Reflections
Monday, 2 April 2012
Cycling shoes giving you sore feet? Try moving your cleats a little...
Got some new Shimano R191 SPD-S road shoes recently. Same size as my old Shimanos and fitted the SPD-R cleats in what I thought was the same position. Took a short ride and the outside of both feet started to hurt. Not alot but enough to irritate. Tried a couple more short rides, same thing. Having just spent £120 on new shoes I was getting a little pissed off, so I googled a little and saw a few suggestions to move the shoes closer to the crank. Measured current position and there was a 5 - 6 mm gap between the shoe and the crank. Reset cleats as far 'out' as possible (they moved 2 - 3 mm out). Remeasured and clearance between show and crank now more like 3 mm. Went out for a 60+ km ride; no foot pain. So, getting the cleat position right can make a real distance to your comfort. By the way the R191's are great shoes. Good fit, good ventilation, stiff sole and light. And the colour matches by Sunday bike.

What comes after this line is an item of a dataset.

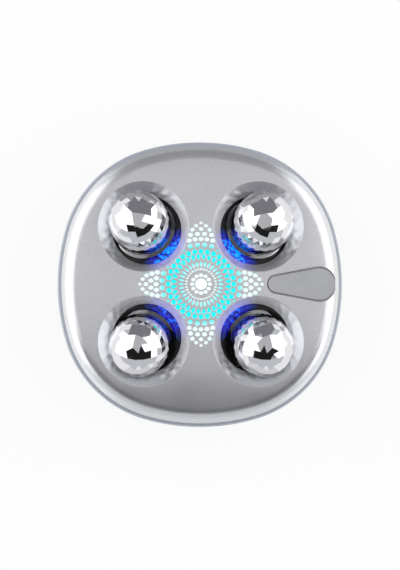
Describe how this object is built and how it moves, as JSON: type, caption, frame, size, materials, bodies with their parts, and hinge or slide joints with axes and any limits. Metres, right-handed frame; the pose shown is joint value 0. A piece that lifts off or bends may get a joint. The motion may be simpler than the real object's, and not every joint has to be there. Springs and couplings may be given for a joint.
{
  "type": "facial toning device",
  "caption": "Rounded square hand-held facial toning device with faceted ball rollers in its corners, a lit dot grille, a silicone port cover and a button on its back.",
  "frame": {"origin": "middle of the flat rest face on the back, at the centre of the outline", "axes": "+Z out of the treatment face, along the rollers; +X towards the charging port; +Y towards the rear edge"},
  "size_m": [0.1, 0.1, 0.0475],
  "materials": {
    "cover_paint": "metallic silver lacquer on moulded plastic, satin",
    "shell_lacquer": "metallic blue-grey lacquer on moulded plastic",
    "seal_rubber": "matt seal cord",
    "diffuser": "translucent, lit from behind",
    "white_plastic": "white moulded plastic",
    "led_board": "solder mask",
    "led_body": "small surface lights",
    "blue_led": "blue surface light",
    "screw_steel": "nickel plated steel",
    "circuit_board": "green solder mask",
    "board_part_black": "moulded black",
    "foam": "foam pad",
    "cell_wrap": "foil pouch",
    "silicone": "matt silicone, light grey",
    "port_steel": "plain",
    "button_plastic": "silver lacquered plastic",
    "status_lens": "milky light guide",
    "socket_black": "black moulded plastic",
    "glow_lens": "clear, lit blue",
    "bush_bronze": "sintered bronze",
    "roller_chrome": "mirror plating",
    "shaft_steel": "ground steel",
    "spring_steel": "blued spring steel",
    "contact_bronze": "phosphor bronze"
  },
  "bodies": {
    "case": {"treatment_cover": "cover_paint", "palm_shell": "shell_lacquer", "case_seal": "seal_rubber", "grille_diffuser": "diffuser", "light_box": "white_plastic", "led_board": "led_board", "grille_leds": "led_body", "board_spacers": "white_plastic", "glow_leds": "blue_led", "socket_screws": "screw_steel", "main_board": "circuit_board", "board_parts": "board_part_black", "inner_frame": "white_plastic", "battery_pad": "foam", "battery": "cell_wrap", "board_screws": "screw_steel", "port_cover_root": "silicone", "usb_socket": "port_steel", "usb_board": "circuit_board", "switch_housing": "port_steel", "button_board": "circuit_board", "status_lens": "status_lens", "socket_cup_rear_right": "socket_black", "glow_lens_rear_right": "glow_lens", "shaft_bush_rear_right": "bush_bronze", "contact_spring_rear_right": "contact_bronze", "socket_cup_rear_left": "socket_black", "glow_lens_rear_left": "glow_lens", "shaft_bush_rear_left": "bush_bronze", "contact_spring_rear_left": "contact_bronze", "socket_cup_front_left": "socket_black", "glow_lens_front_left": "glow_lens", "shaft_bush_front_left": "bush_bronze", "contact_spring_front_left": "contact_bronze", "socket_cup_front_right": "socket_black", "glow_lens_front_right": "glow_lens", "shaft_bush_front_right": "bush_bronze", "contact_spring_front_right": "contact_bronze"},
    "port_flap": {"port_cover": "silicone"},
    "button": {"power_button": "button_plastic", "switch_plunger": "board_part_black"},
    "roller_rear_right": {"roller_ball_rear_right": "roller_chrome", "roller_shaft_rear_right": "shaft_steel", "shaft_clip_rear_right": "spring_steel"},
    "roller_rear_left": {"roller_ball_rear_left": "roller_chrome", "roller_shaft_rear_left": "shaft_steel", "shaft_clip_rear_left": "spring_steel"},
    "roller_front_left": {"roller_ball_front_left": "roller_chrome", "roller_shaft_front_left": "shaft_steel", "shaft_clip_front_left": "spring_steel"},
    "roller_front_right": {"roller_ball_front_right": "roller_chrome", "roller_shaft_front_right": "shaft_steel", "shaft_clip_front_right": "spring_steel"}
  },
  "joints": [
    {"name": "roller_spin_rear_right", "type": "hinge", "parent": "case", "child": "roller_rear_right", "pos_m": [0.02178, 0.02178, 0.037], "axis": [0.2418, 0.2418, 0.9397], "continuous": true},
    {"name": "roller_spin_rear_left", "type": "hinge", "parent": "case", "child": "roller_rear_left", "pos_m": [-0.02178, 0.02178, 0.037], "axis": [-0.2418, 0.2418, 0.9397], "continuous": true},
    {"name": "roller_spin_front_left", "type": "hinge", "parent": "case", "child": "roller_front_left", "pos_m": [-0.02178, -0.02178, 0.037], "axis": [-0.2418, -0.2418, 0.9397], "continuous": true},
    {"name": "roller_spin_front_right", "type": "hinge", "parent": "case", "child": "roller_front_right", "pos_m": [0.02178, -0.02178, 0.037], "axis": [0.2418, -0.2418, 0.9397], "continuous": true},
    {"name": "port_flap_bend", "type": "hinge", "parent": "case", "child": "port_flap", "pos_m": [0.0266, 0, 0.0341], "axis": [0, -1, 0], "range_deg": [0, 100], "stiffness_Nm_per_rad": 0.0015},
    {"name": "button_press", "type": "slide", "parent": "case", "child": "button", "axis": [0, 0, 1], "range_m": [0, 0.0006], "stiffness_N_per_m": 800, "springref_m": -0.0004}
  ]
}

Thursday, 24 February 2011
Hackintosh - the iPC
Just built a new machine to run Mac OS X 10.6.6.
Hardware:
Gigabyte SKT-1366 GA-X58A-UDR3
Intel i7-950 CPU
Corsair 4GB 1333MHz CL9 DDR3
ASUS 1GB GeForce 9500GT PCI-E
Corsair TX series, 750 Watt PSU
Samsung F3 HD103SJ 1TB HDD
LiteOn IHAS224-19 DVD-RW
Samsung XL2370 23 inch LED Monitor
Software:
Mac OS X 10.6.x Retail
iBOOT + MultiBeast
Procedure:
Assemble the hardware. Set up BIOS and install OS per tonymacx86 guidance. That's it.
Simples!
Monday, 31 May 2010
Thursday, 22 April 2010
Spring Fever
Almost two week's of fine weather and already lulled into the false sense that this will go on forever. Sunset chimed in at 20.01 this evening, and we've still got two months to the Solstice. Can almost smell the summer. Bring it on!
Goodbye gaga Garmin
After 16 months of faultless service my faithful Forerunner 305 is no more. It had a short but active life and will be remembered fondly. Whilst it's rather shocking that it should die so young, and especially so as this was within a month of the end of the warranty period, for the not inconsiderable but nevertheless reasonable sum of £50 the nice man at Garmin will take it to its final place of rest and send me a new one at cost, saving me £85. Can't really argue to much with that.
So, if your Gamin goes gaga, all is not lost; get a new one from Garmin and sod the cost.
:-)
Techie post script: If your Garmin no longer gets a fix on satellites, navigate to the About Forerunner screen and check the GPS Chipset version. If is says 'GPS: 0.00' best get on the phone 'cause this ones not for fixing.